++++ Supplied entries ++++
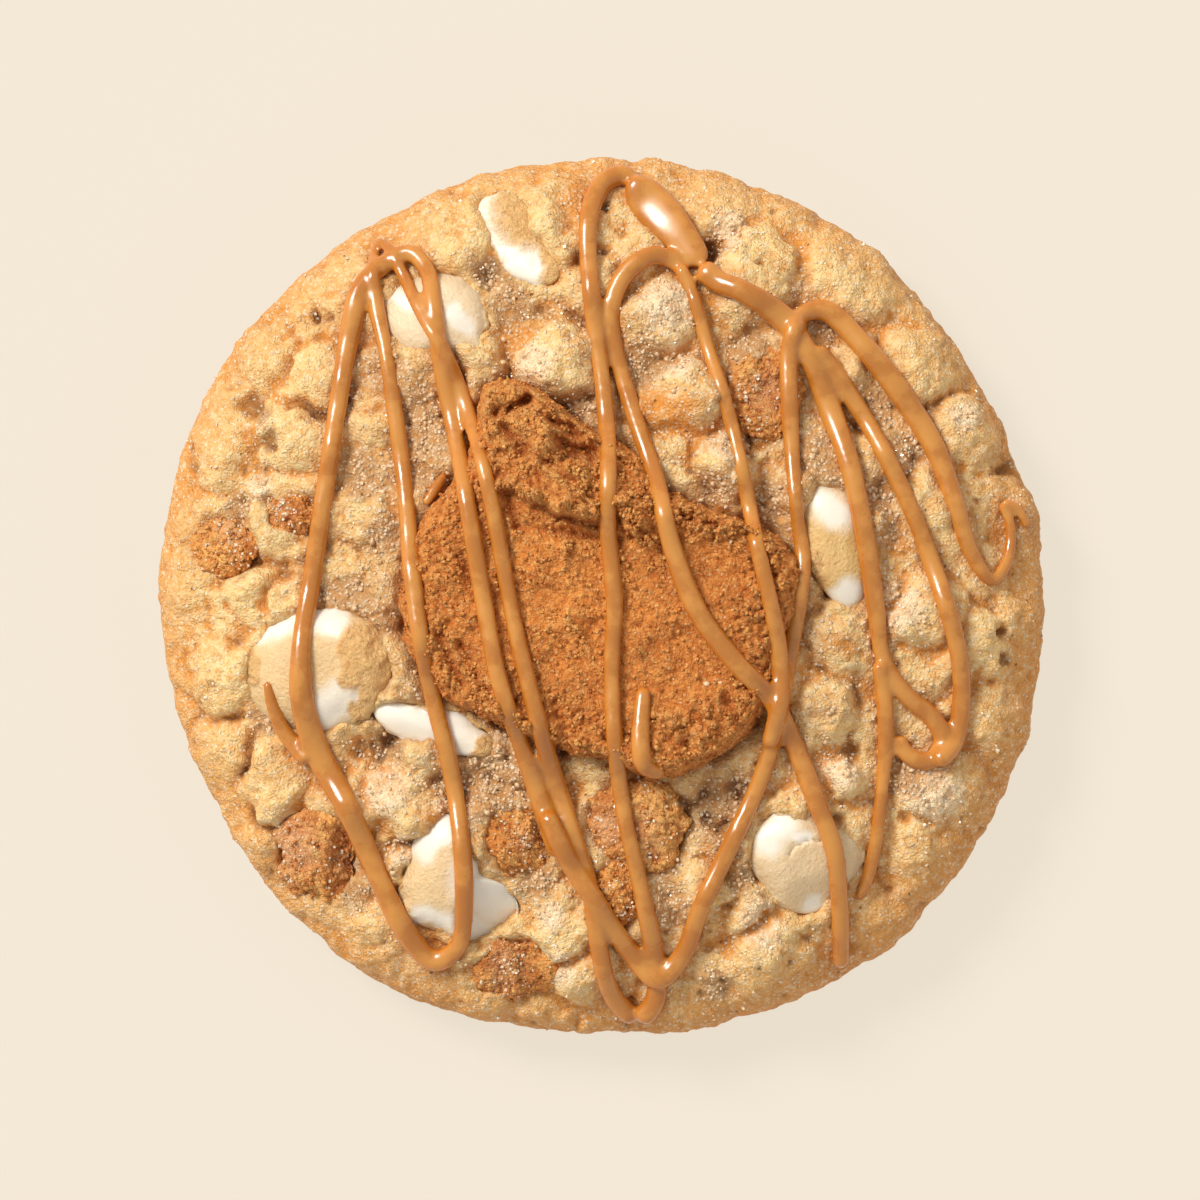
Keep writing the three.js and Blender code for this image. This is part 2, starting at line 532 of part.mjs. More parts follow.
// The whole drizzle, each strand laid over the cookie and over the strands before it.
function drizzleOver(geometries) {
  const target = (geometry) => new THREE.Mesh(
    geometry, new THREE.MeshBasicMaterial({ side: THREE.DoubleSide }));
  const support = geometries.map(target);
  const laid = [];
  for (const points of Object.values(strands)) {
    laid.push(target(strandForm(points, support, laid)));
  }
  return laid.map((mesh) => toSolid(mesh.geometry)).reduce((a, b) => a.add(b));
}

const drizzle = drizzleOver([dough, ...pieces.map((piece) => piece.geometry)]);

// Over a piece the drizzle is part of the piece, and everywhere else it is part of the dough.
const cookie = new THREE.Group();
let doughSolid = toSolid(dough).add(drizzle);
for (const piece of pieces) {
  piece.geometry.computeBoundingBox();
  const bottom = piece.geometry.boundingBox.min.z - seatGap;
  const over = drizzle.intersect(blockOver(piece, bottom, 0));
  const solid = mainBody(toSolid(piece.geometry).add(over));
  doughSolid = doughSolid.subtract(blockOver(piece, bottom, seatGap));
  cookie.add(meshOf(piece.name, toGeometry(solid), piece.colour, piece.roughness));
}
cookie.add(meshOf('dough', toGeometry(mainBody(doughSolid)), doughColour, 0.8));

export default cookie;
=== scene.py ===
"""The looks of a thick soft cookie with a broken speculoos biscuit, white chocolate chips, smaller
biscuit chunks and a caramel drizzle. Laid out as an add-on and run as a script.

Places in the lists are in millimetres from the middle of the cookie's underside: +X to the right,
+Y to the far side where the drizzle's fat pool lies, +Z up. Meshes are in metres.
"""
import json
import math
from contextlib import contextmanager

import bmesh
import bpy
import numpy as np
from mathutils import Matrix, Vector
from mathutils.bvhtree import BVHTree
from mathutils.kdtree import KDTree

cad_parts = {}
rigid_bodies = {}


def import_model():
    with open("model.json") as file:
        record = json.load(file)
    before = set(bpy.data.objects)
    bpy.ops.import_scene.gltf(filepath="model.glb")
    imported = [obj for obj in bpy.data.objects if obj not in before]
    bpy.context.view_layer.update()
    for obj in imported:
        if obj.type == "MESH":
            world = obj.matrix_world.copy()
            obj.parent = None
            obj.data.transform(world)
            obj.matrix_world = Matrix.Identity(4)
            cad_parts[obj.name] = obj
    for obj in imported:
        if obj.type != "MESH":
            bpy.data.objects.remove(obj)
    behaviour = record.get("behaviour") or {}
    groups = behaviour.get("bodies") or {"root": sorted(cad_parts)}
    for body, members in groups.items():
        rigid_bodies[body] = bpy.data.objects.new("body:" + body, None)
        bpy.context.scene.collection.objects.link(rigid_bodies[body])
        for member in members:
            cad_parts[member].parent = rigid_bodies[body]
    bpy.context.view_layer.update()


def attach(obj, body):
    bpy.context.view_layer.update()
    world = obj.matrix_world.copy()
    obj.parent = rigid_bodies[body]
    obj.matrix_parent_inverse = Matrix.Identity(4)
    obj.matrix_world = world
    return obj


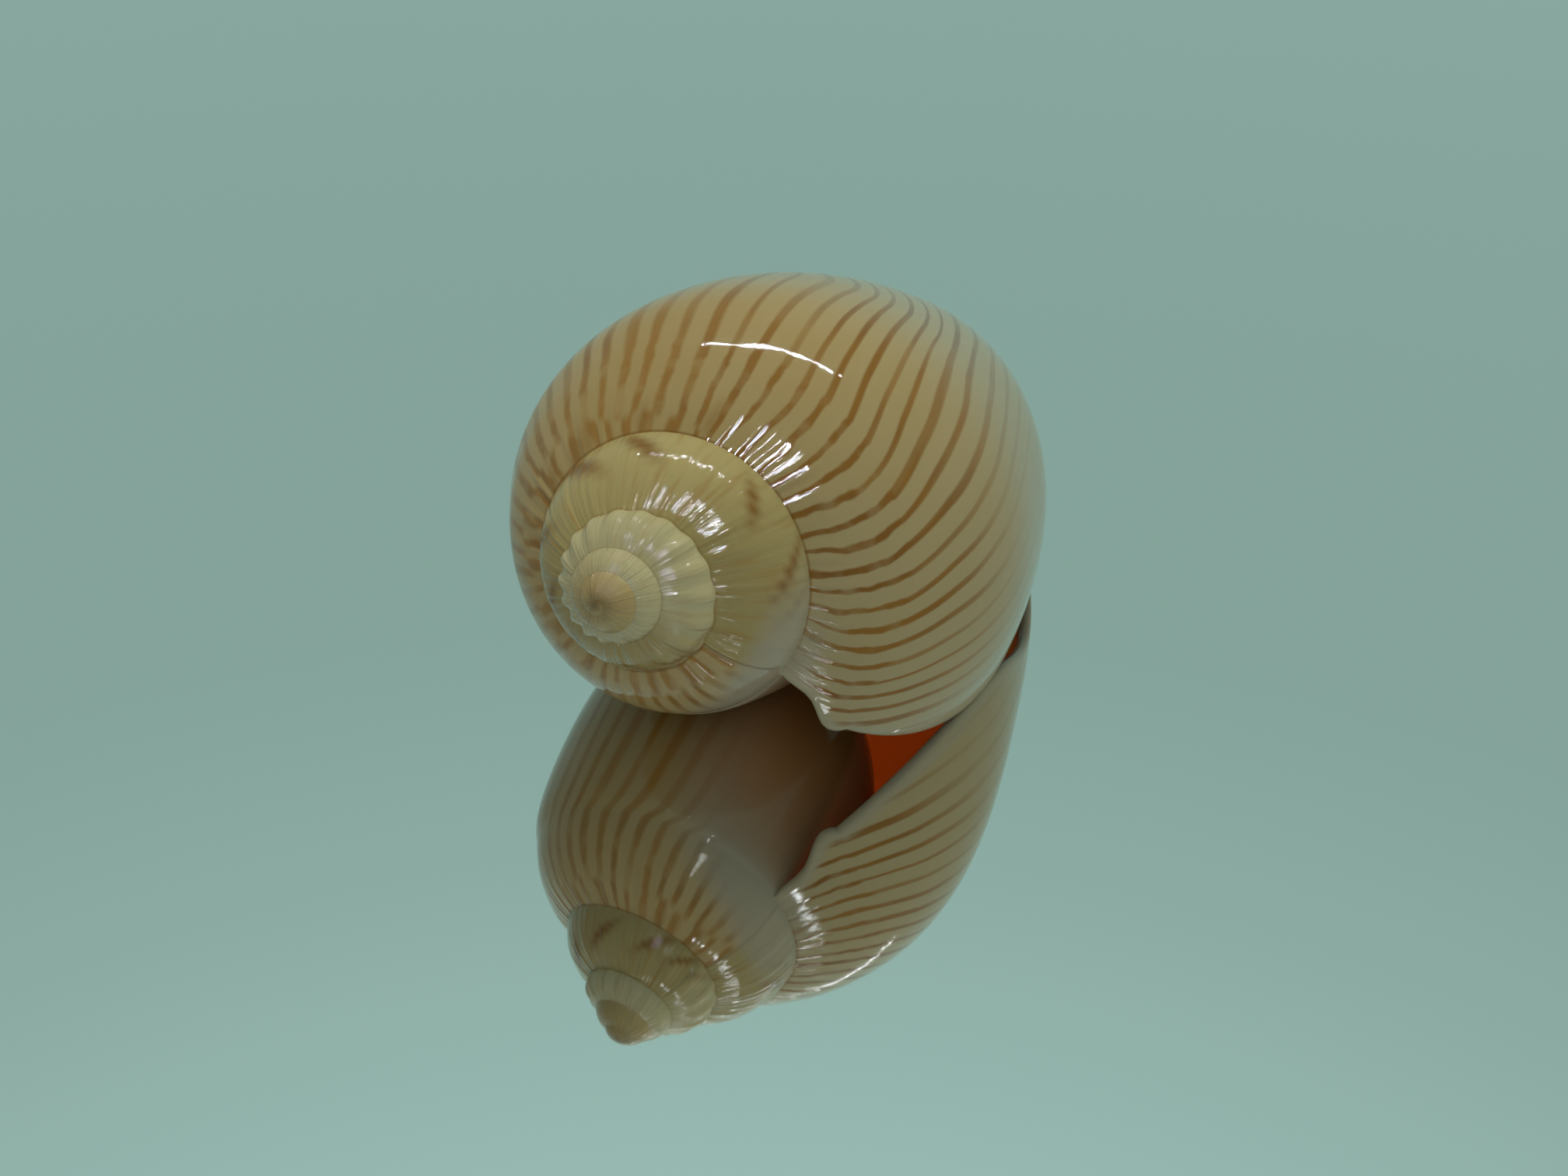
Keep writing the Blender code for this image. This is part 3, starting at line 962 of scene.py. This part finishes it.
++++
| Stated task |
In the entries above, find lines with "data" and copy each.

| Complete response |
    before = set(bpy.data.objects)
    imported = [obj for obj in bpy.data.objects if obj not in before]
            obj.data.transform(world)
            bpy.data.objects.remove(obj)
        rigid_bodies[body] = bpy.data.objects.new("body:" + body, None)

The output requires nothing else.